L’exemple de l’abbaye du Barroux, fondée il y a quelques décennies à peine, est là pour donner un exemple qui dépasse les convictions religieuses. Avec son refus obstiné des valeurs modernes, sa règle millénaire totalement étrangère à l’univers du wellness, cette communauté nous montre qu’il est encore possible d’élever le monde, pour peu que l’on commence par élever le niveau des âmes. La phrase est belle mais elle n’est pas de nous. Elle se trouve dans un petit livre placé en cellule et justifie à elle seule que l’on ait pris part quelques jours à la vie des moines, avec son exigence de tenue et ses moments de grâce.

Il nous reste à bâtir.

Joyeux Noël.




Sacrifié, l’esprit de Noël

L’annonce a été faite coup sur coup au début du mois de septembre: Coop puis Migros ont déclaré que, mesure d’économie oblige, aucune décoration lumineuse de Noël ne serait employée pour égayer les devantures des échoppes durant les fêtes cette année. Coop justifie cette décision en invoquant une possible pénurie. «Nous mettons en œuvre les premières mesures volontaires d’économie d’énergie en vue d’une éventuelle pénurie d’électricité. Le maintien de notre mission d’approvisionnement est pour nous une priorité absolue», clarifie Caspar Frey, porte-parole du grand distributeur. Il précise que la mesure n’a absolument rien à voir avec une attaque contre l’identité suisse ou la tradition chrétienne: «En tant qu’entreprise, Coop est neutre sur le plan confessionnel. Ces mesures sont liées à l’appel de la Confédération à économiser l’électricité.»

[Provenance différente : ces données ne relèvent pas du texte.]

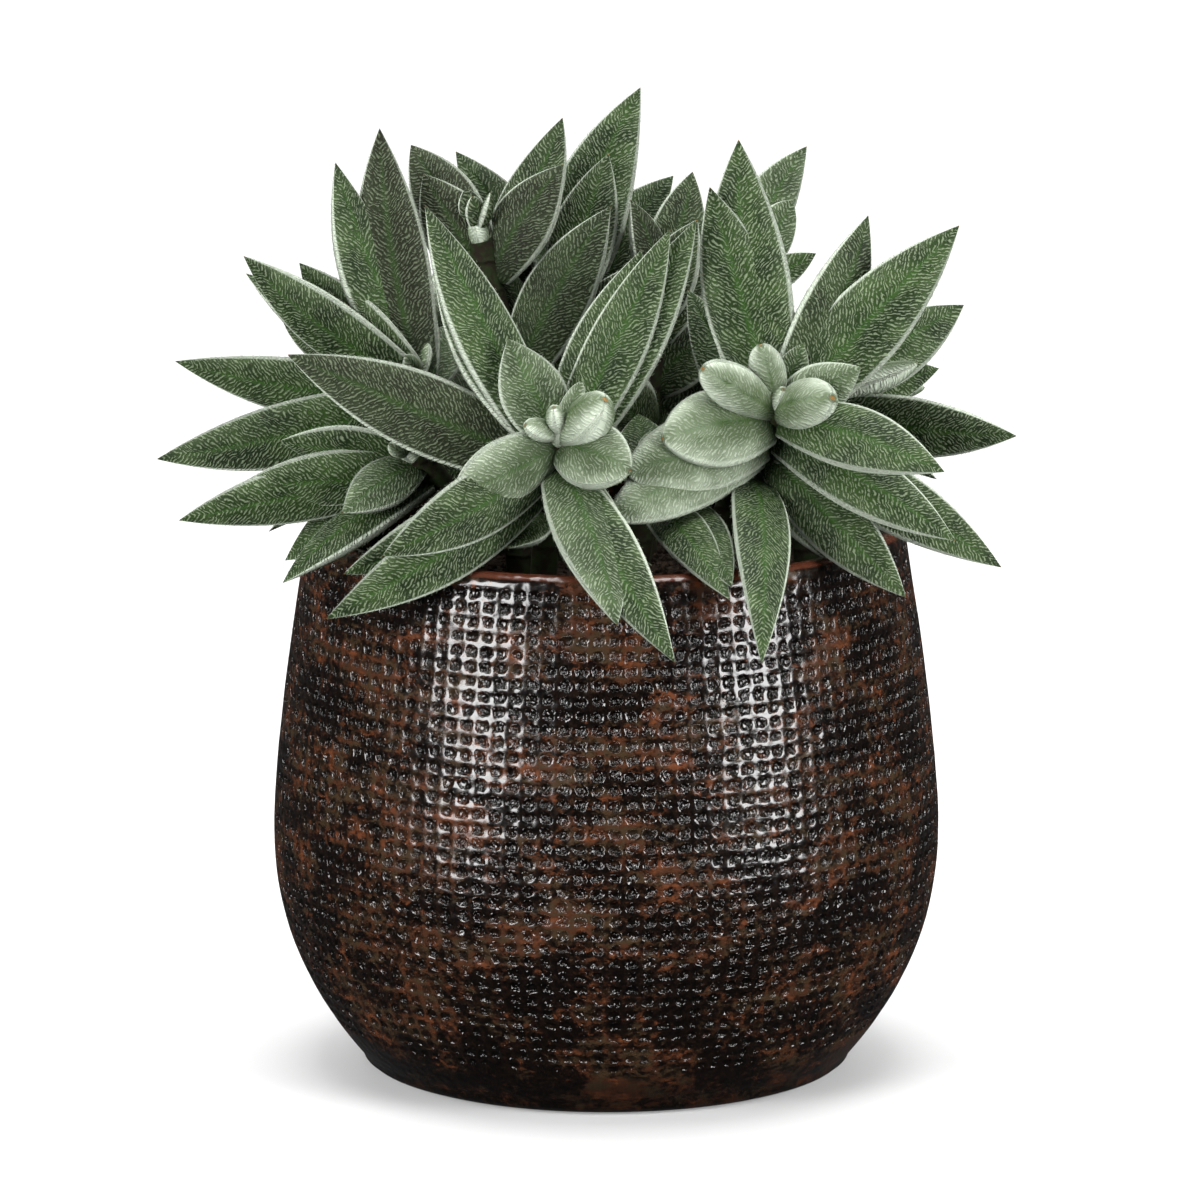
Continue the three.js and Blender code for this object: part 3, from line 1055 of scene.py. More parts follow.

Ours polaires et bonshommes de neige

Patrick Simonin, élu PLR au Grand conseil vaudois estime que les deux enseignes montrent ainsi l’exemple: «Même si l’on peut être déçu du manque d’anticipation de l’administration fédérale au sujet de la pénurie d’énergie et du peu de clarté de ces informations, les annonces des géants de la distribution peuvent être un signal pour le grand public, que tout le monde va devoir s’y mettre, à économiser de l’énergie pour cet hiver.»

Militant chrétien en faveur de la décroissance et président de l’association qui édite la revue Itinéraires, Jean-Daniel Rousseil ne se sent pas heurté par l’abandon des illuminations dites de Noël. Bien au contraire puisqu’il les considère à cent lieues de l’esprit de Noël: «En tant que chrétien, les décorations que j’ai pu voir ces dernières années ont plutôt eu tendance à me fâcher. Tous ces ours blancs et ces bonshommes de neige sont déplacés. Et je ne parle pas de ces étoiles qui pullulent. C’est à l’opposé de la signification de Noël où une seule étoile souligne justement l’obscurité dans laquelle Jésus descend.»

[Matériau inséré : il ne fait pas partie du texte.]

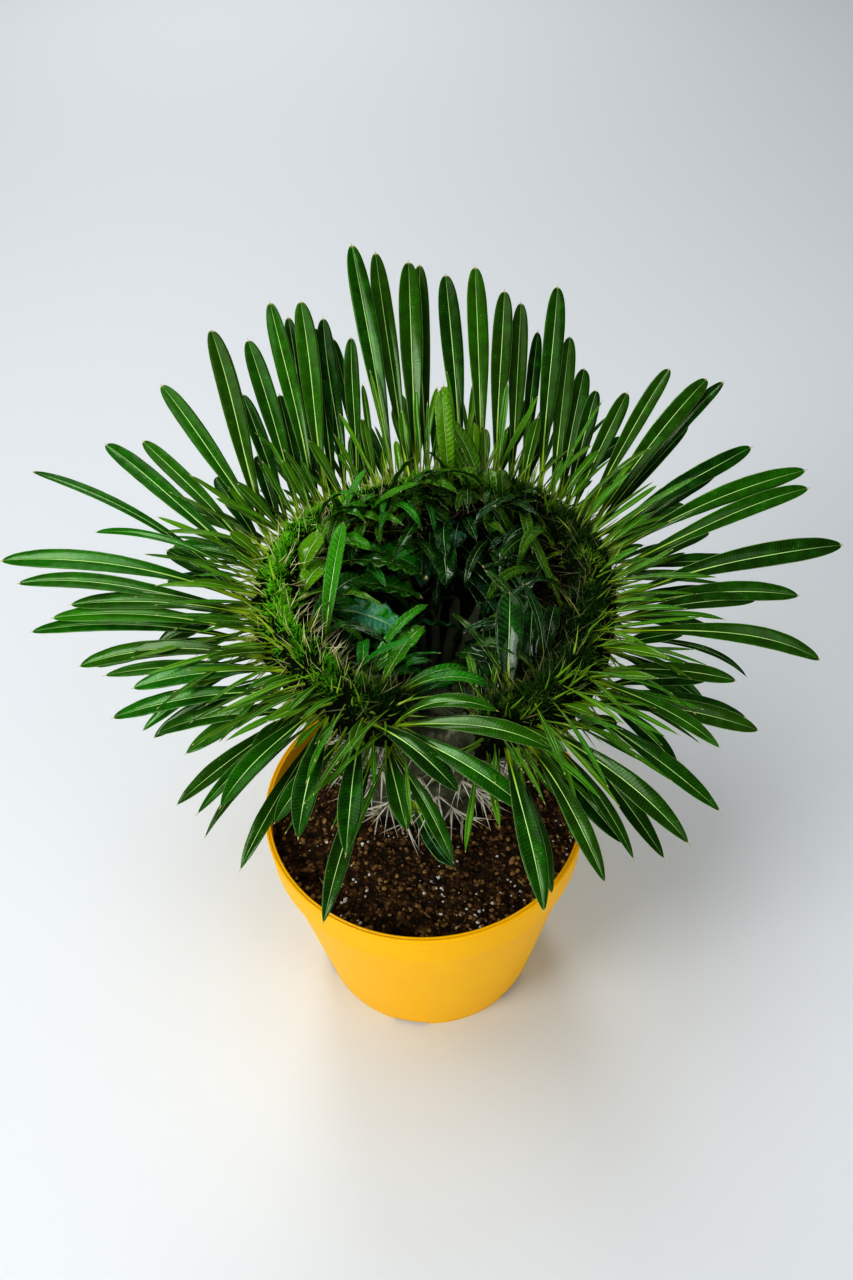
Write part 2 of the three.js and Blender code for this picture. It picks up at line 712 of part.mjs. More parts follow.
function makeGrowingEdge(neighbours) {
  const band = makeBand(RIDGE - 1, RIDGE + 1, EDGE_BAND);
  const draw = makeDraw(37);
  const needles = [];
  for (let i = 0; i < NEEDLE_COUNT; i += 1) {
    const station = mix(CREST_FROM_DEG + 2, CREST_TO_DEG - 2, (i + 0.5) / NEEDLE_COUNT);
    const row = RIDGE - 0.8 + 1.6 * draw();
    const out = outward(station, row);
    const root = surface(station, row).addScaledVector(out, GAP + EDGE_BAND / 2);
    const length = 13 + 7 * draw();
    // a needle that would cross a leaf is bent to another side
    for (let k = 0; k < NEEDLE_TRIES; k += 1) {
      const lean = 100 * (draw() - 0.5);
      const along = new THREE.Vector3(-sin(station), cos(station), 0);
      const ahead = out.clone().addScaledVector(along, sin(lean));
      ahead.z += 0.3;
      const needle = makePoint(root, ahead.normalize(), length, NEEDLE_RADIUS);
      if (!crosses(needle, neighbours)) {
        needles.push(needle);
        break;
      }
    }
  }
  return joined([band, ...needles]);
}

const SPINE_RINGS = 5; // rings of spine clusters, from just above the soil to the shoulder
const SPINES_ROUND = 10; // clusters in a ring
const SPINE_RADIUS = 0.8;
const SPINE_SPREAD = 0.8;
const SPINE_SUNK = 0.8;

function makeStem(neighbours) {
  const body = makeStemBody();
  const draw = makeDraw(53);
  const spines = [];
  for (let k = 0; k < SPINE_RINGS; k += 1) {
    for (let i = 0; i < SPINES_ROUND; i += 1) {
      const station = ((i + 0.5 * (k % 2)) * 360) / SPINES_ROUND;
      const row = SOCKET_ROWS.length - 0.62 + 0.5 * k + 0.12 * draw();
      const out = outward(station, row);
      const root = surface(station, row).addScaledVector(out, -SPINE_SUNK);
      // three spines, spread like a tripod
      for (const around of [90, 210, 330]) {
        const side = new THREE.Vector3(-sin(station), cos(station), 0);
        const up = out.clone().cross(side);
        const ahead = out.clone().addScaledVector(side, SPINE_SPREAD * cos(around + 20 * draw()));
        ahead.addScaledVector(up, SPINE_SPREAD * sin(around)).normalize();
        const spine = makePoint(root, ahead, 15 + 7 * draw(), SPINE_RADIUS);
        if (!crosses(spine, neighbours)) spines.push(spine);
      }
    }
  }
  return joined([body, ...spines]);
}

// ---------------------------------------------------------------- assembly
function finish(colour, roughness) {
  return new THREE.MeshStandardMaterial({ color: colour, roughness, metalness: 0 });
}

const materials = {
  pot: finish(0xf5b020, 0.4),
  soil: finish(0x2a1d16, 0.95),
  stem: finish(0x8a8676, 0.8),
  growing_edge: finish(0x5d9a2a, 0.55),
  outer_leaves: finish(0x1f6a2a, 0.35),
  inner_leaves: finish(0x2c7a34, 0.4),
};

const soil = makeSoil();
const outer = makeOuterLeaves();
const inner = makeInnerLeaves();
const solids = {
  pot: makePot(),
  soil,
  stem: makeStem([soil, outer, inner]),
  growing_edge: makeGrowingEdge([outer, inner]),
  outer_leaves: outer,
  inner_leaves: inner,
};

const palm = new THREE.Group();
palm.name = "crested_madagascar_palm";
for (const [name, solid] of Object.entries(solids)) {
  const { vertProperties, triVerts } = solid.getMesh();
  const geometry = new THREE.BufferGeometry();
  geometry.setAttribute("position", new THREE.BufferAttribute(vertProperties, 3));
  geometry.setIndex(new THREE.BufferAttribute(triVerts, 1));
  geometry.computeVertexNormals();
  const mesh = new THREE.Mesh(geometry, materials[name]);
  mesh.name = name;
  palm.add(mesh);
}

export default palm;
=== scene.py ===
"""Crested Madagascar palm, a cristate Pachypodium lamerei, in a tapered plastic pot.

Shapes are worked out in millimetres and turned to metres where a mesh is made.
+Z is up, +Y is the back of the plant, and the crest opens towards -Y.
"""

import math

import bpy
import numpy as np
from mathutils import Matrix, Vector, noise


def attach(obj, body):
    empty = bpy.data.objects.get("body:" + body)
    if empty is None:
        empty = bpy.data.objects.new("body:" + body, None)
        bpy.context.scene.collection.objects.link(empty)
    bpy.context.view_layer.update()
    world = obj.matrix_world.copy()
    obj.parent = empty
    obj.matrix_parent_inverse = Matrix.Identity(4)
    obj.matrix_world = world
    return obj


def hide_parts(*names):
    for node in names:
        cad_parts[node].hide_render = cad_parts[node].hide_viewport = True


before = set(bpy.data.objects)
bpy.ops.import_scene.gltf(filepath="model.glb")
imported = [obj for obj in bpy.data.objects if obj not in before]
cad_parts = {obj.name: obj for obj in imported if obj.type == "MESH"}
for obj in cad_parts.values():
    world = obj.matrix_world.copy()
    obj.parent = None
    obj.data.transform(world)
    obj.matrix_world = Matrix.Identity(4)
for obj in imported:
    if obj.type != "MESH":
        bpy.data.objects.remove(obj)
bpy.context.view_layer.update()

MM = 0.001

# ---------------- sizes, the same as the solids'
GAP = 0.3

POT_HEIGHT = 150
RIM_RADIUS = 100
BASE_RADIUS = 74
POT_WALL = 2.2
LIP_WIDTH = 3.6
COLLAR_FOOT = 125
COLLAR_STEP = 2.6
COLLAR_TAPER = 1.2
FOOT_HEIGHT = 3
FOOT_WIDTH = 5
FLOOR_TOP = 5.4
NOTCH_COUNT = 6
NOTCH_SPAN_DEG = 18
NOTCH_FIRST_DEG = -101
DRAIN_COUNT = 6
DRAIN_RADIUS = 4
DRAIN_CIRCLE = 48
DRAIN_SIDES = 24
POT_SIDES = 192
SHARP_FROM_DEG = 40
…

«En tant que chrétien, les décorations que j’ai pu voir ces dernières années ont plutôt eu tendance à me fâcher. Tous ces ours blanc et ces bonshommes de neige sont déplacés.»

Jean-Daniel Rousseil, président de l’association qui édite la revue Itinéraires

Belle unanimité entre les deux hommes, donc. Mais c’est sur le thème du «green-washing» que les avis divergent. Patrick Simonin n’y décèle aucun signe de la part des enseignes: «C’est le moyen pour elles de montrer leur contribution première en la matière. Mais il faudra également qu’elles aient la même pertinence pour passablement de produits importés dont l’étiquette bio ou la durabilité n’est pas comparable aux produits suisses.» A l’inverse, Jean-Daniel Rousseil voit bel et bien, dans l’abandon des décorations de Noël, une volonté de laver plus vert que vert; selon lui, cela ne date pas d’hier: «Ces magasins font tous les «washings» imaginables. La Migros n’a jamais rien épargné pour attirer certaines catégories de clientèle. Par mercantilisme, ces commerçants utilisent tout ce qui est tendance pour accroître leurs ventes. Cela relève d’un opportunisme invétéré.» Questionnée sur l’abandon de décorations énergivores accessoires à l’occasion d’autres événements, qu’ils soient sportifs (Jeux Olympiques, Coupe du Monde) ou sociétaux (Journée internationale des femmes, Pride), la Coop explique qu’elle s’adaptera en fonction des ressources: «Nous suivons de très près la situation dans le domaine énergétique et nous prendrons les décisions qui s’imposent. Actuellement, il convient d’attendre l’évolution de la situation pendant les mois d’hiver.»

Coop a également prévu de baisser la température à 19 degrés dans ses différents locaux. Selon la cellule communication de la marque, les salariés n’ont pas été consultés avant cette décision: «En ce qui concerne les conditions de travail, nous nous conformons aux dispositions légales. Jusqu’à présent, les réactions du personnel ont été positives.»

Si la situation venait à se dégrader, les employés pourront toujours suivre les conseils d’une élue fédérale: enfiler un gros pull et boire du thé chaud.